Written task: Reproduce only this span: the line containing "Keep writing the Blender", the line containing "index: Its number.", and every line between them, all exactly as given.
═══ Materials provided ═══
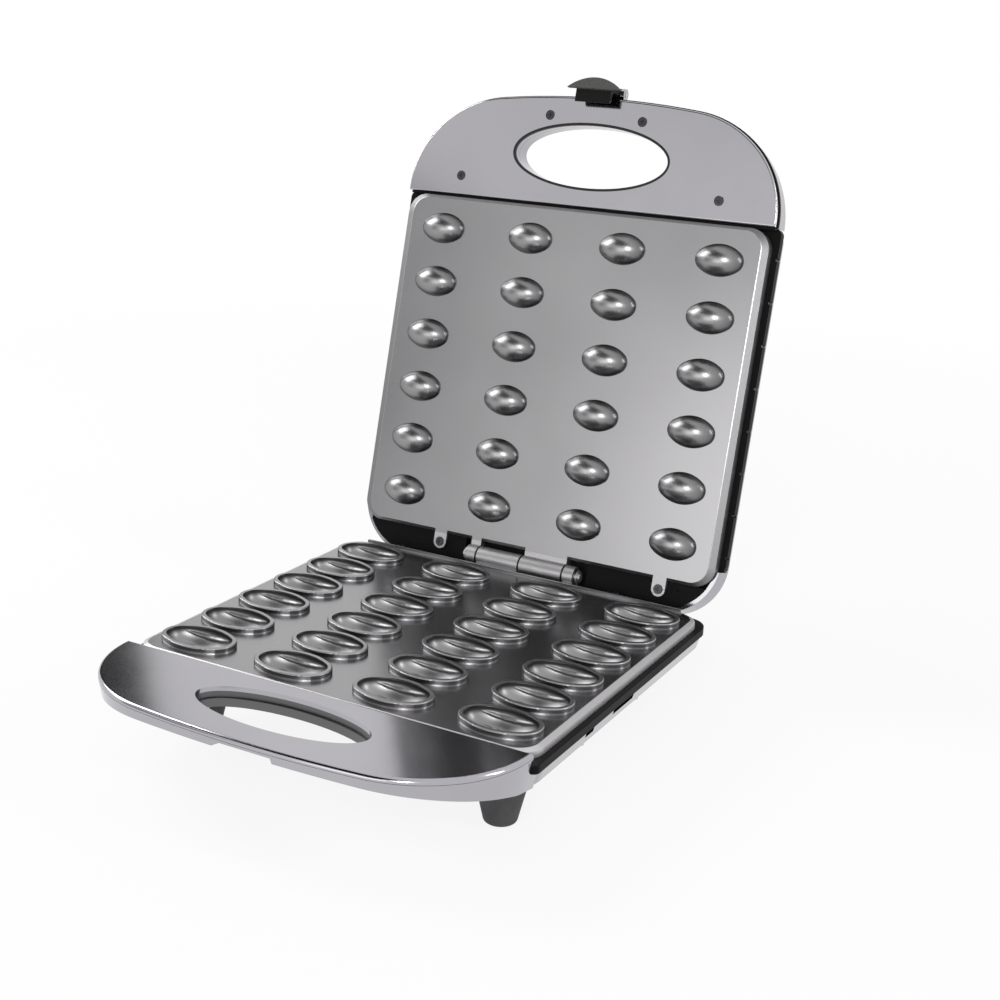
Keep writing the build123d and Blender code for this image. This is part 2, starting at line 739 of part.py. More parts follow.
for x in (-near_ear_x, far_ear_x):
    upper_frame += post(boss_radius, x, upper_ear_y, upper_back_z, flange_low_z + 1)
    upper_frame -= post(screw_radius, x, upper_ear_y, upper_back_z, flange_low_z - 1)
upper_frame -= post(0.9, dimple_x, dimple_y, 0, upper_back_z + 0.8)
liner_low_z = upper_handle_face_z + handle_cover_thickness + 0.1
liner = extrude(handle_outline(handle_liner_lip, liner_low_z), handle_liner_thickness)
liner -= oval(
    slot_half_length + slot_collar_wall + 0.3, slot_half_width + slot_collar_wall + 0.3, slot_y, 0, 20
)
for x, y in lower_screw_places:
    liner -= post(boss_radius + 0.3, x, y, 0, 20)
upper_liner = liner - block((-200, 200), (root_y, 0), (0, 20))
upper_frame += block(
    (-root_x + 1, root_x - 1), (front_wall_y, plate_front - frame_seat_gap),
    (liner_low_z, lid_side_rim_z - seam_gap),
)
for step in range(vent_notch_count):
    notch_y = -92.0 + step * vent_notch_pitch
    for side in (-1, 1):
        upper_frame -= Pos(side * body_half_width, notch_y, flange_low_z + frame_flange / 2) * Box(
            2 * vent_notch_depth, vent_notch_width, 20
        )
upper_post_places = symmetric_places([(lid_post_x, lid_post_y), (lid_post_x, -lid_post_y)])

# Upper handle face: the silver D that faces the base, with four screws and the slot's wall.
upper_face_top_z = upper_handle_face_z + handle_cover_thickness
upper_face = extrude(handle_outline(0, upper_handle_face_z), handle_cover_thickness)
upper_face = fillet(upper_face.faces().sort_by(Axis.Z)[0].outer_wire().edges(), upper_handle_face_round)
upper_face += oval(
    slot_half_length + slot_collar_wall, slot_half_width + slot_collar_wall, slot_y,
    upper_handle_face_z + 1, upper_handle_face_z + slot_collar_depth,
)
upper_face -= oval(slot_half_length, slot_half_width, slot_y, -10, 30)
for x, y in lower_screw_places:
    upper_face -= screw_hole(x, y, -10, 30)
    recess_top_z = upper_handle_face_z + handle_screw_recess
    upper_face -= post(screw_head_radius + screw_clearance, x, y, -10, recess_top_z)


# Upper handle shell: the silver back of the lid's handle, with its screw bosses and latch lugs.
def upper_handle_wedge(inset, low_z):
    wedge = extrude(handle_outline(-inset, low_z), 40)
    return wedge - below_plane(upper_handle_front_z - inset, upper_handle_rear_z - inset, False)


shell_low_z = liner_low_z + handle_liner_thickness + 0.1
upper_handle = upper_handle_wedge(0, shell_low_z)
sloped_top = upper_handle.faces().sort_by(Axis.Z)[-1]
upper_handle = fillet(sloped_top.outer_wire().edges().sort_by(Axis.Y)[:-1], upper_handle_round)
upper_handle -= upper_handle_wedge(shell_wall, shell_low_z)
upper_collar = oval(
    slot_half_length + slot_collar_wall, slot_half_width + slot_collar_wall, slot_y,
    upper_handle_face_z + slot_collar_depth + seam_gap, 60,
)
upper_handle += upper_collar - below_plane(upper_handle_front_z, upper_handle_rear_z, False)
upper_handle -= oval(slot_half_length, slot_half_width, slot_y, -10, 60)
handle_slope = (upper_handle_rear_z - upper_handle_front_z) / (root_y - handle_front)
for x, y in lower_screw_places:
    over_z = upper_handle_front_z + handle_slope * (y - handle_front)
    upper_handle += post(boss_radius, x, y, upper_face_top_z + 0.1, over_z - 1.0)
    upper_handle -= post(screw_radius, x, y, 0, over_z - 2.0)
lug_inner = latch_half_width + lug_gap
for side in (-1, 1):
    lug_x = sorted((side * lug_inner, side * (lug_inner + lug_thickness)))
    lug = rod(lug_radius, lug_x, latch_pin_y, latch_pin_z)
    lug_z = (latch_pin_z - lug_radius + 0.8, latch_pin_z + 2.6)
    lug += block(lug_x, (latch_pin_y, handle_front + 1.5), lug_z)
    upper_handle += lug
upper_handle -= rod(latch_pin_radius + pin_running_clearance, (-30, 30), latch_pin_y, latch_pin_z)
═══
═══ Materials provided ═══
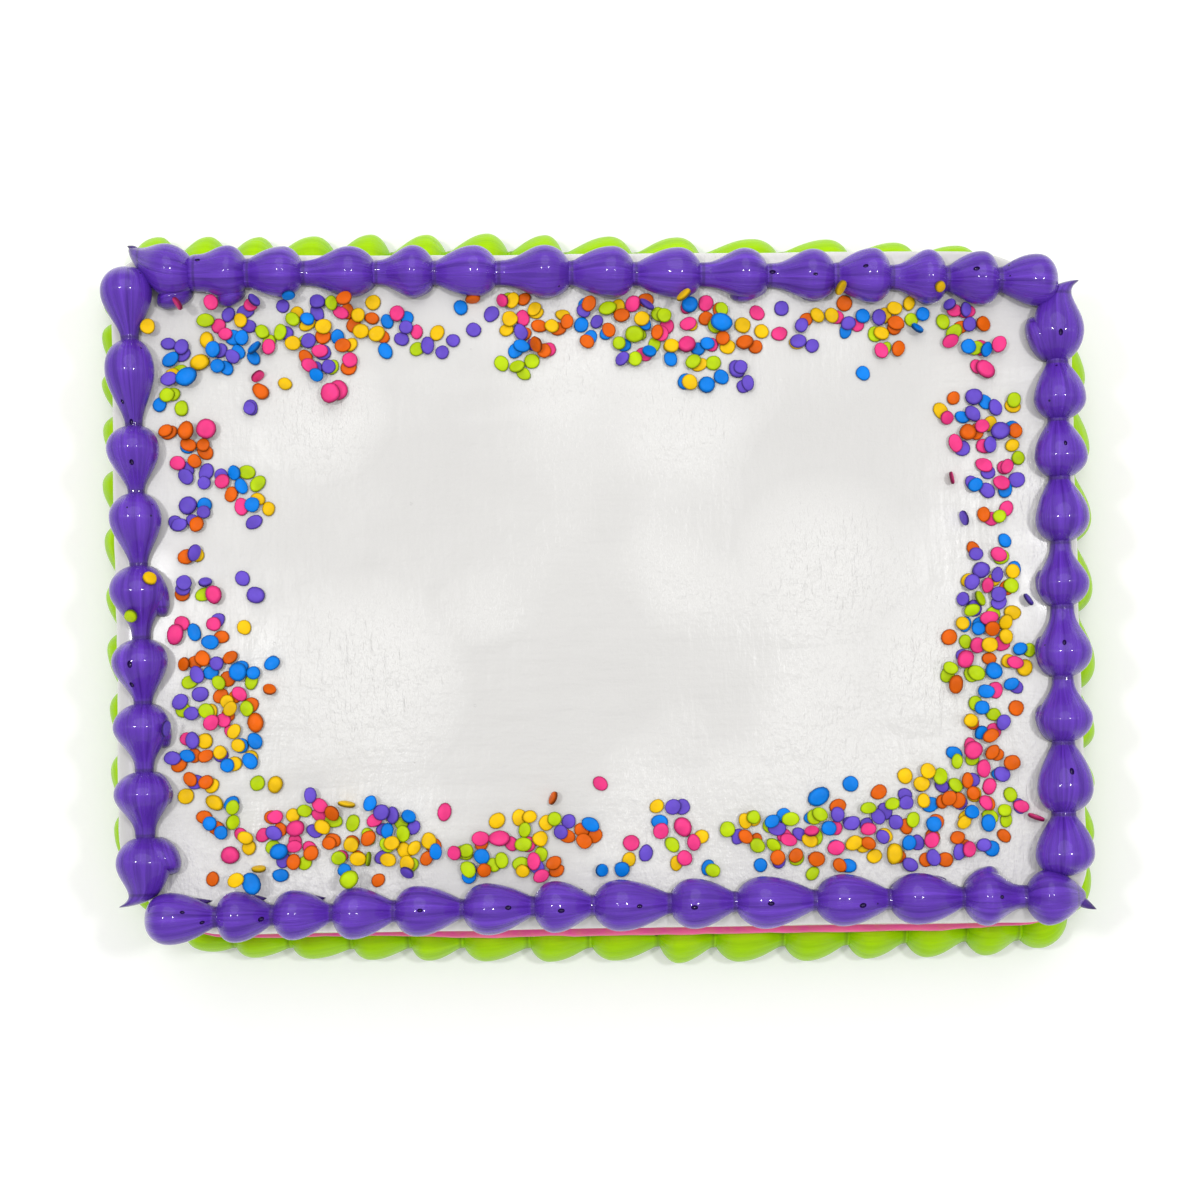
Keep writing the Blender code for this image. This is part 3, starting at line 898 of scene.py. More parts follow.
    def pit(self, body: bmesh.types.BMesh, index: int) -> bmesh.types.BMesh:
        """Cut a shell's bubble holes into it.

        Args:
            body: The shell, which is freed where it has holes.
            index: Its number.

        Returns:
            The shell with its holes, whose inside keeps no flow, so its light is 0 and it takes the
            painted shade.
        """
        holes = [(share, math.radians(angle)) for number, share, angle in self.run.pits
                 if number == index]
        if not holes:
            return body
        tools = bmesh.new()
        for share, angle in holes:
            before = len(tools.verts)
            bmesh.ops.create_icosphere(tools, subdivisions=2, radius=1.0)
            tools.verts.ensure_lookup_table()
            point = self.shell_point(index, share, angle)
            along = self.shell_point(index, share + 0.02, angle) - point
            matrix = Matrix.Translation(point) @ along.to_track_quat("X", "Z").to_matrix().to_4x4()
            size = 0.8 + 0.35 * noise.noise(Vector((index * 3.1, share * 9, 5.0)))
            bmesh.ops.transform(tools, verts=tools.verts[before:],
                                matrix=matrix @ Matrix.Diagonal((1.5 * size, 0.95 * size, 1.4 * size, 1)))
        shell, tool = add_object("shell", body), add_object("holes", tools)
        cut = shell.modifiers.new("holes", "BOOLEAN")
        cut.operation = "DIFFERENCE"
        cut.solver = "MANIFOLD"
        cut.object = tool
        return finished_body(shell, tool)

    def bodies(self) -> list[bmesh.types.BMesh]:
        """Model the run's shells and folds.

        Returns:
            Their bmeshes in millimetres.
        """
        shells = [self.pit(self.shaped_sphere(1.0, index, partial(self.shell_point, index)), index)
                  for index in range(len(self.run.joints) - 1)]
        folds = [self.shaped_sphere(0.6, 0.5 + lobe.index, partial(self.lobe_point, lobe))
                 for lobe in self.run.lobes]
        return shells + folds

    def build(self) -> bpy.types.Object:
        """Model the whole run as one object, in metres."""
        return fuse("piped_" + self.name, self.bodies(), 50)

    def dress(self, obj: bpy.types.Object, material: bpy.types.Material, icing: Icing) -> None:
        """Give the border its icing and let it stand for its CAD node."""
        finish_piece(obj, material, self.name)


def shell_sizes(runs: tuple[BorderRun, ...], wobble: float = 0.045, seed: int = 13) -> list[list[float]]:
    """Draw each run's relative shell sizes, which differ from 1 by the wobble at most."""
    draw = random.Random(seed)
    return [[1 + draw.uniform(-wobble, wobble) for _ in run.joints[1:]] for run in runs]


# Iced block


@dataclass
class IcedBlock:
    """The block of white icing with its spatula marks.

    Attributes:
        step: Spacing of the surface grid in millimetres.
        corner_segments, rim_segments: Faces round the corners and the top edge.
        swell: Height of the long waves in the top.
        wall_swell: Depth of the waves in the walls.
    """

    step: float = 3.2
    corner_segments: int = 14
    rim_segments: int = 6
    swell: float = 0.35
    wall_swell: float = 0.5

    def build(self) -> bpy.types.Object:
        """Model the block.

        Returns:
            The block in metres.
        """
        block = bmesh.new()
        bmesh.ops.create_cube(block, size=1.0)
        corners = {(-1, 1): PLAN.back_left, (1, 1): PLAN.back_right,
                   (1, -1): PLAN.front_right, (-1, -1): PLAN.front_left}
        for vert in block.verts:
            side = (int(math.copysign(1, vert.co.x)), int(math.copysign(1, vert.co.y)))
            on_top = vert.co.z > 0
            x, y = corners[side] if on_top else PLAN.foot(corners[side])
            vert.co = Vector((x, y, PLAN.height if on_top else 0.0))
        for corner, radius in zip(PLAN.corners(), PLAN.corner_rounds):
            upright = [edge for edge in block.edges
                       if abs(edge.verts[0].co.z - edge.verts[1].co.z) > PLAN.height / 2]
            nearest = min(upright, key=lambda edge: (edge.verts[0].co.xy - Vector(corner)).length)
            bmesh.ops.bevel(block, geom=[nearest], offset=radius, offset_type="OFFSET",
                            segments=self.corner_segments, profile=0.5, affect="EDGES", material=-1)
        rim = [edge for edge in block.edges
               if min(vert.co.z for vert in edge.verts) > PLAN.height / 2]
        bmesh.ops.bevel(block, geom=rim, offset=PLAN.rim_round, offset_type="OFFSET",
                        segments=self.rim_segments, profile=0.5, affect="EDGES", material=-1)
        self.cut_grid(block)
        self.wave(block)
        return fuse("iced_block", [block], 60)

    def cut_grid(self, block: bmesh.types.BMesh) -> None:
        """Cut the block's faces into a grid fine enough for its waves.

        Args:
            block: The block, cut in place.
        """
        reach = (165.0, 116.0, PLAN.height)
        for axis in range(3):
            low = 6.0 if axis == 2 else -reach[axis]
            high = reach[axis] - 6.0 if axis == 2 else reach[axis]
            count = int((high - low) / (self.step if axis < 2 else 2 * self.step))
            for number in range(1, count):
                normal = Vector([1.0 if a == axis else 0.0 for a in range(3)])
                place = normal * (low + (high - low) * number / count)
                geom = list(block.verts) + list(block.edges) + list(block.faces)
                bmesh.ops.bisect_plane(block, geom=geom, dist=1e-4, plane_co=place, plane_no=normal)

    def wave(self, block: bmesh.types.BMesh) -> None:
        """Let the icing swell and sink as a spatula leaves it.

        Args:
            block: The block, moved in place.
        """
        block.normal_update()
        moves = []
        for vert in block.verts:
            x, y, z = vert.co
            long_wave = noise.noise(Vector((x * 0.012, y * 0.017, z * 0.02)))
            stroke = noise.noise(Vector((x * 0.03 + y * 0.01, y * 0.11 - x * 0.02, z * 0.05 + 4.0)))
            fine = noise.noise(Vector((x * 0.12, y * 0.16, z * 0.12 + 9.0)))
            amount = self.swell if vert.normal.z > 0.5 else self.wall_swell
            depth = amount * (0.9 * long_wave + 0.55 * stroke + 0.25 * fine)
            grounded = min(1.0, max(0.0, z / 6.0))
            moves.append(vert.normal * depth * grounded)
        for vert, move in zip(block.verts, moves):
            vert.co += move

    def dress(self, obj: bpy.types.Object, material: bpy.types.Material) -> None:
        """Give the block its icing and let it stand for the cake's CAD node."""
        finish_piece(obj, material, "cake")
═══
Complete answer:
Keep writing the Blender code for this image. This is part 3, starting at line 898 of scene.py. More parts follow.
    def pit(self, body: bmesh.types.BMesh, index: int) -> bmesh.types.BMesh:
        """Cut a shell's bubble holes into it.

        Args:
            body: The shell, which is freed where it has holes.
            index: Its number.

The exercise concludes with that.